In order to arrest this possible outflow from his party, Gowda thinks joining hands with the BJP and entering into an alliance with the saffron party in 2018 Assembly elections is the only way. And to this achieve this long-term plan, Gowda wants to cozy up to NDA right now. The step-by-step plan is to make his son, former chief minister H.D. Kumaraswamy a Rajya Sabha MP and prevail upon the Prime Minister to make him cabinet minister. Once JD (S) becomes part of NDA, then the BJP in Karnataka will be forced to make Gowda’s party an electoral partner in 2018!
Interestingly, some BJP leaders, especially considered to be Yeddyurappa’s detractors within the party, are also in favour of this idea. The goal is to cut Yeddyurappa to size; force him to accept for an electoral understanding with JD (S); the move to allow JD (S) enter NDA fold is to create a “fait accompli” situation for Yeddyurappa in 2018.

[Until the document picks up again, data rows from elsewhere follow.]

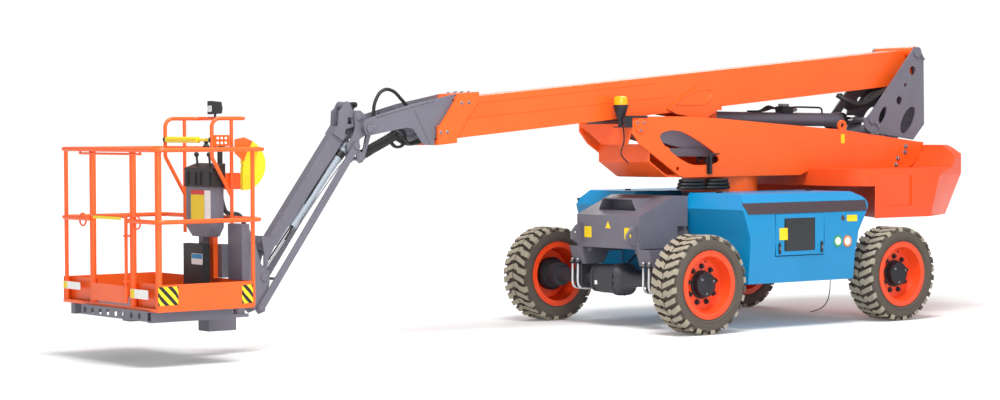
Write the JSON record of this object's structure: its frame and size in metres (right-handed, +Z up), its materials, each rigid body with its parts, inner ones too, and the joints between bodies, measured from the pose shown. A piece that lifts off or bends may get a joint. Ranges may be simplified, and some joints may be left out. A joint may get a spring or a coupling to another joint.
{
  "type": "self-propelled boom lift",
  "caption": "Wheeled boom lift: chassis with side pods, turning turret with counterweight, riser with upright, telescopic boom, parallelogram jib and railed work platform.",
  "frame": {"origin": "on the ground, under the middle of the machine as it stands stowed", "axes": "+Z up, -X towards the work platform, +X towards the counterweight, -Y the side with the ground controls"},
  "size_m": [8.8399, 2.355, 2.5558],
  "materials": {
    "base_boom": "gloss paint",
    "battery_block": "gloss paint",
    "beacon_base": "gloss paint",
    "beacon_lens": "clear",
    "chassis_frame": "gloss paint",
    "console": "satin",
    "counterweight": "gloss paint",
    "crash_bar": "gloss paint",
    "drag_strap": "matt",
    "drive_axle": "gloss paint",
    "end_cover": "gloss paint",
    "engine_block": "gloss paint",
    "fly_boom": "gloss paint",
    "foot_box": "satin",
    "gate": "gloss paint",
    "ground_controls": "satin",
    "guard_rails": "gloss paint",
    "jib_arm": "gloss paint",
    "jib_barrel": "gloss paint",
    "jib_carrier": "gloss paint",
    "jib_link": "gloss paint",
    "jib_rod": "polished",
    "knuckle": "gloss paint",
    "lift_barrel": "gloss paint",
    "lift_rod": "polished",
    "nose_head": "gloss paint",
    "panel_door": "satin",
    "panel_window": "clear",
    "pedestal": "gloss paint",
    "platform_floor": "gloss paint",
    "platform_support": "gloss paint",
    "pod_far": "gloss",
    "pod_near": "gloss",
    "reel_guard": "gloss paint",
    "rim_drive_far": "gloss paint",
    "rim_drive_near": "gloss paint",
    "rim_steer_far": "gloss paint",
    "rim_steer_near": "gloss paint",
    "riser_arm": "gloss paint",
    "riser_barrel": "gloss paint",
    "riser_link": "gloss paint",
    "riser_rod": "polished",
    "side_box": "gloss paint",
    "slew_ring": "gloss paint",
    "steer_axle": "gloss paint",
    "steer_knuckle_far": "gloss paint",
    "steer_knuckle_near": "gloss paint",
    "steer_rod": "polished",
    "step_channel": "gloss paint",
    "toe_boards": "gloss paint",
    "turret_frame": "gloss paint",
    "tyre_drive_far": "ribbed natural rubber",
    "tyre_drive_near": "ribbed natural rubber",
    "tyre_steer_far": "ribbed natural rubber",
    "tyre_steer_near": "ribbed natural rubber",
    "upright": "gloss paint",
    "work_lamp": "satin"
  },
  "bodies": {
    "chassis": {"chassis_frame": "chassis_frame", "pod_near": "pod_near", "pod_far": "pod_far", "end_cover": "end_cover", "drive_axle": "drive_axle", "steer_axle": "steer_axle", "slew_ring": "slew_ring", "engine_block": "engine_block", "battery_block": "battery_block", "ground_controls": "ground_controls", "drag_strap": "drag_strap"},
    "panel_door": {"panel_door": "panel_door", "panel_window": "panel_window"},
    "turret": {"turret_frame": "turret_frame", "counterweight": "counterweight", "side_box": "side_box", "beacon_base": "beacon_base", "beacon_lens": "beacon_lens"},
    "riser": {"riser_arm": "riser_arm"},
    "riser_link": {"riser_link": "riser_link"},
    "upright": {"upright": "upright"},
    "riser_barrel": {"riser_barrel": "riser_barrel"},
    "riser_rod": {"riser_rod": "riser_rod"},
    "boom": {"base_boom": "base_boom"},
    "lift_barrel": {"lift_barrel": "lift_barrel"},
    "lift_rod": {"lift_rod": "lift_rod"},
    "fly": {"fly_boom": "fly_boom", "nose_head": "nose_head"},
    "knuckle": {"knuckle": "knuckle"},
    "jib": {"jib_arm": "jib_arm"},
    "jib_link": {"jib_link": "jib_link"},
    "jib_barrel": {"jib_barrel": "jib_barrel"},
    "jib_rod": {"jib_rod": "jib_rod"},
    "carrier": {"jib_carrier": "jib_carrier"},
    "platform": {"platform_support": "platform_support", "platform_floor": "platform_floor", "guard_rails": "guard_rails", "toe_boards": "toe_boards", "step_channel": "step_channel", "crash_bar": "crash_bar", "work_lamp": "work_lamp", "console": "console", "pedestal": "pedestal", "foot_box": "foot_box", "reel_guard": "reel_guard"},
    "gate": {"gate": "gate"},
    "steer_knuckle_near": {"steer_knuckle_near": "steer_knuckle_near"},
    "steer_knuckle_far": {"steer_knuckle_far": "steer_knuckle_far"},
    "steer_rod": {"steer_rod": "steer_rod"},
    "wheel_drive_near": {"tyre_drive_near": "tyre_drive_near", "rim_drive_near": "rim_drive_near"},
    "wheel_drive_far": {"tyre_drive_far": "tyre_drive_far", "rim_drive_far": "rim_drive_far"},
    "wheel_steer_near": {"tyre_steer_near": "tyre_steer_near", "rim_steer_near": "rim_steer_near"},
    "wheel_steer_far": {"tyre_steer_far": "tyre_steer_far", "rim_steer_far": "rim_steer_far"}
  },
  "joints": [
    {"name": "slew", "type": "hinge", "parent": "chassis", "child": "turret", "pos_m": [1.9525, 0, 1.19], "axis": [0, 0, 1], "continuous": true},
    {"name": "riser_lift", "type": "hinge", "parent": "turret", "child": "riser", "pos_m": [0.6645, 0, 1.8], "axis": [0, -1, 0], "range_deg": [0, 60]},
    {"name": "riser_link_swing", "type": "hinge", "parent": "turret", "child": "riser_link", "pos_m": [0.9745, 0, 1.56], "axis": [0, -1, 0], "range_deg": [0, 60]},
    {"name": "upright_level", "type": "hinge", "parent": "riser", "child": "upright", "pos_m": [3.7025, 0, 1.74], "axis": [0, -1, 0], "range_deg": [-60, 0]},
    {"name": "riser_barrel_swing", "type": "hinge", "parent": "turret", "child": "riser_barrel", "pos_m": [3.1525, 0, 1.432], "axis": [0, 1, 0], "range_deg": [0, 32.73]},
    {"name": "riser_rod_slide", "type": "slide", "parent": "riser_barrel", "child": "riser_rod", "axis": [-0.9995, 0, 0.0328], "range_m": [0, 0.62247]},
    {"name": "boom_lift", "type": "hinge", "parent": "upright", "child": "boom", "pos_m": [4.3125, 0, 2.5], "axis": [0, 1, 0], "range_deg": [0, 80]},
    {"name": "lift_rod_swing", "type": "hinge", "parent": "upright", "child": "lift_rod", "pos_m": [3.6825, 0, 1.842], "axis": [0, 1, 0], "range_deg": [0, 81.2]},
    {"name": "lift_barrel_slide", "type": "slide", "parent": "lift_rod", "child": "lift_barrel", "axis": [-0.9999, 0, 0.0105], "range_m": [0, 1.17002]},
    {"name": "telescope", "type": "slide", "parent": "boom", "child": "fly", "axis": [-0.996, 0, -0.0898], "range_m": [0, 3.6]},
    {"name": "knuckle_level", "type": "hinge", "parent": "fly", "child": "knuckle", "pos_m": [-2.0625, 0, 1.78], "axis": [0, 1, 0], "range_deg": [-80, 0]},
    {"name": "jib_lift", "type": "hinge", "parent": "knuckle", "child": "jib", "pos_m": [-2.1275, 0, 1.88], "axis": [0, 1, 0], "range_deg": [0, 120]},
    {"name": "jib_link_swing", "type": "hinge", "parent": "knuckle", "child": "jib_link", "pos_m": [-2.1685, 0, 1.638], "axis": [0, 1, 0], "range_deg": [0, 120]},
    {"name": "carrier_level", "type": "hinge", "parent": "jib", "child": "carrier", "pos_m": [-3.0495, 0, 0.602], "axis": [0, 1, 0], "range_deg": [-120, 0]},
    {"name": "jib_barrel_swing", "type": "hinge", "parent": "knuckle", "child": "jib_barrel", "pos_m": [-2.2125, 0, 1.634], "axis": [0, 1, 0], "range_deg": [0, 122.53]},
    {"name": "jib_rod_slide", "type": "slide", "parent": "jib_barrel", "child": "jib_rod", "axis": [-0.6299, 0, -0.7767], "range_m": [0, 0.44566]},
    {"name": "platform_rotate", "type": "hinge", "parent": "carrier", "child": "platform", "pos_m": [-3.2375, 0, 0.4], "axis": [0, 0, 1], "range_deg": [-80, 80]},
    {"name": "gate_swing", "type": "hinge", "parent": "platform", "child": "gate", "pos_m": [-4.4005, -0.29, 1], "axis": [0, 0, -1], "range_deg": [0, 88]},
    {"name": "panel_open", "type": "hinge", "parent": "chassis", "child": "panel_door", "pos_m": [1.8575, -1.152, 1.007], "axis": [-1, 0, 0], "range_deg": [0, 100]},
    {"name": "wheel_drive_near_roll", "type": "hinge", "parent": "chassis", "child": "wheel_drive_near", "pos_m": [0.7575, -1.0275, 0.43], "axis": [0, 1, 0], "continuous": true},
    {"name": "wheel_drive_far_roll", "type": "hinge", "parent": "chassis", "child": "wheel_drive_far", "pos_m": [0.7575, 1.0275, 0.43], "axis": [0, 1, 0], "continuous": true},
    {"name": "steer_near", "type": "hinge", "parent": "chassis", "child": "steer_knuckle_near", "pos_m": [3.1475, -0.85, 0.43], "axis": [0, 0, 1], "range_deg": [-30, 30]},
    {"name": "wheel_steer_near_roll", "type": "hinge", "parent": "steer_knuckle_near", "child": "wheel_steer_near", "pos_m": [3.1475, -1.0275, 0.43], "axis": [0, 1, 0], "continuous": true},
    {"name": "steer_far", "type": "hinge", "parent": "chassis", "child": "steer_knuckle_far", "pos_m": [3.1475, 0.85, 0.43], "axis": [0, 0, 1], "range_deg": [-30, 30]},
    {"name": "wheel_steer_far_roll", "type": "hinge", "parent": "steer_knuckle_far", "child": "wheel_steer_far", "pos_m": [3.1475, 1.0275, 0.43], "axis": [0, 1, 0], "continuous": true},
    {"name": "steer_rod_slide", "type": "slide", "parent": "chassis", "child": "steer_rod", "axis": [0, -1, 0], "range_m": [-0.065, 0.065]}
  ],
  "couplings": [
    {"joint": "riser_link_swing", "follows": "riser_lift", "ratio": 1},
    {"joint": "upright_level", "follows": "riser_lift", "ratio": -1},
    {"joint": "riser_barrel_swing", "follows": "riser_lift", "ratio": 0.54551},
    {"joint": "riser_rod_slide", "follows": "riser_lift", "m_per_rad": 0.59441},
    {"joint": "lift_rod_swing", "follows": "boom_lift", "ratio": 1.015},
    {"joint": "lift_barrel_slide", "follows": "boom_lift", "m_per_rad": 0.83797},
    {"joint": "knuckle_level", "follows": "boom_lift", "ratio": -1},
    {"joint": "jib_link_swing", "follows": "jib_lift", "ratio": 1},
    {"joint": "carrier_level", "follows": "jib_lift", "ratio": -1},
    {"joint": "jib_barrel_swing", "follows": "jib_lift", "ratio": 1.0211},
    {"joint": "jib_rod_slide", "follows": "jib_lift", "m_per_rad": 0.21279},
    {"joint": "steer_far", "follows": "steer_near", "ratio": 1},
    {"joint": "steer_rod_slide", "follows": "steer_near", "m_per_rad": 0.12414}
  ]
}
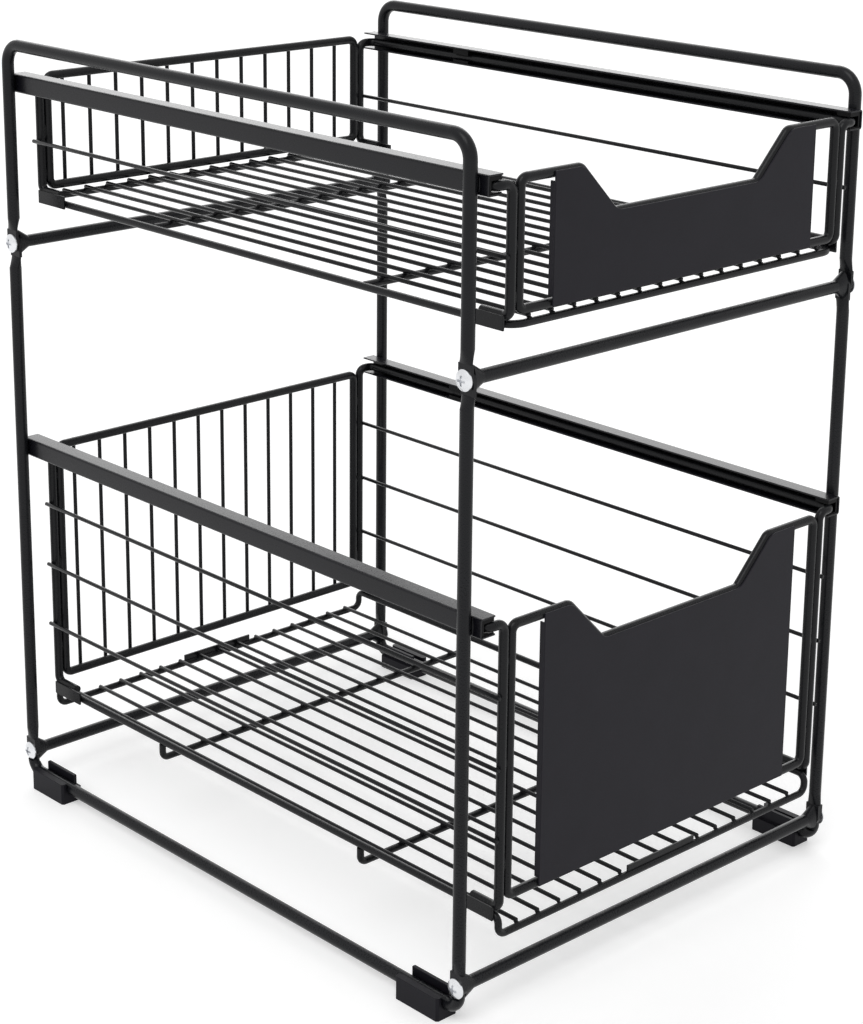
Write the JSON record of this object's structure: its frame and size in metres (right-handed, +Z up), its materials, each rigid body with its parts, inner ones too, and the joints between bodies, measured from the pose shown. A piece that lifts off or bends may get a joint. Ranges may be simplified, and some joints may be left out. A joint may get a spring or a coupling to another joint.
{
  "type": "under-sink shelf with pull-out drawers",
  "caption": "Narrow dark steel shelf for under a sink: wire drawers with notched sheet fronts slide out on side rails in a screwed tube frame.",
  "frame": {"origin": "on the floor, under the middle of the whole shelf with both drawers shut", "axes": "+Z up, -Y to the front, where the drawers pull out, +X to the right of someone facing the shelf's front"},
  "size_m": [0.317, 0.417, 0.4846],
  "materials": {
    "frame_tube": "satin powder coat, dark charcoal",
    "rail_steel": "satin powder coat, dark charcoal",
    "drawer_wire": "satin powder coat, dark charcoal",
    "front_sheet": "fine matt powder coat, dark charcoal",
    "screw_zinc": "bright zinc plating",
    "foot_plastic": "moulded, fine grain, black",
    "slide_plastic": "moulded, smooth, black"
  },
  "bodies": {
    "frame": {"bottom_cross_bar_back": "frame_tube", "bottom_cross_bar_front": "frame_tube", "bottom_joint_screws": "screw_zinc", "foot_back_left": "foot_plastic", "foot_back_right": "foot_plastic", "foot_front_left": "foot_plastic", "foot_front_right": "foot_plastic", "lower_frame_left": "frame_tube", "lower_frame_right": "frame_tube", "lower_rail_guide_left": "slide_plastic", "lower_rail_guide_right": "slide_plastic", "lower_rail_left": "rail_steel", "lower_rail_right": "rail_steel", "middle_cross_bar_back": "frame_tube", "middle_cross_bar_front": "frame_tube", "middle_joint_screws": "screw_zinc", "upper_frame_left": "frame_tube", "upper_frame_right": "frame_tube", "upper_rail_guide_left": "slide_plastic", "upper_rail_guide_right": "slide_plastic", "upper_rail_left": "rail_steel", "upper_rail_right": "rail_steel"},
    "lower_drawer": {"lower_back_frame": "drawer_wire", "lower_back_wires": "drawer_wire", "lower_corner_plates": "drawer_wire", "lower_edge_strips": "drawer_wire", "lower_floor_rim": "drawer_wire", "lower_floor_supports": "drawer_wire", "lower_floor_wires": "drawer_wire", "lower_front_frame": "drawer_wire", "lower_front_plate": "front_sheet", "lower_runner_glide_left": "slide_plastic", "lower_runner_glide_right": "slide_plastic", "lower_side_frame_left": "drawer_wire", "lower_side_frame_right": "drawer_wire", "lower_side_wires_left": "drawer_wire", "lower_side_wires_right": "drawer_wire"},
    "upper_drawer": {"upper_back_frame": "drawer_wire", "upper_back_wires": "drawer_wire", "upper_corner_plates": "drawer_wire", "upper_floor_rim": "drawer_wire", "upper_floor_supports": "drawer_wire", "upper_floor_wires": "drawer_wire", "upper_front_frame": "drawer_wire", "upper_front_plate": "front_sheet", "upper_runner_glide_left": "slide_plastic", "upper_runner_glide_right": "slide_plastic", "upper_side_frame_left": "drawer_wire", "upper_side_frame_right": "drawer_wire", "upper_side_wires_left": "drawer_wire", "upper_side_wires_right": "drawer_wire"}
  },
  "joints": [
    {"name": "lower_drawer_slide", "type": "slide", "parent": "frame", "child": "lower_drawer", "axis": [0, -1, 0], "range_m": [0, 0.3]},
    {"name": "upper_drawer_slide", "type": "slide", "parent": "frame", "child": "upper_drawer", "axis": [0, -1, 0], "range_m": [0, 0.3]}
  ]
}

The “quid pro quo” for this ‘JD (S) in NDA fold’ arrangement is that the JD (S) will part ways with Congress in Bruhat Bengaluru Mahanagara Palike (BBMP) and join hands with BJP which has won 100 out of 198 seats in the elections held in 2015. The BJP candidate would become Mayor and the Deputy Mayor would be from the JD (S). This is acceptable to many BJP leaders, mostly stationed in Bengaluru. But with Yeddyurappa setting his sights at the entire Karnataka and not just Bengaluru, he is not likely to accept this move being made by wily Gowda and who is being indirectly supported by the detractors of Lingayat strongman.
For, any alliance with the JD (S) means the BJP will have to part at least 80 to 100 seats and also share power (preferably deputy chief minister and several affluent portfolios) after coming to power in 2018. This is totally unacceptable to BJP cadre, throughout the state though there would be a few handful leaders who have been and would like to continue to be on the right side of Gowda. Yeddyurappa, on his part, has decided to take both the bull (Congress and JDS) by its horns and create a tempest in Karnataka by undertaking a relentless state-wide tour from April 24, 2016.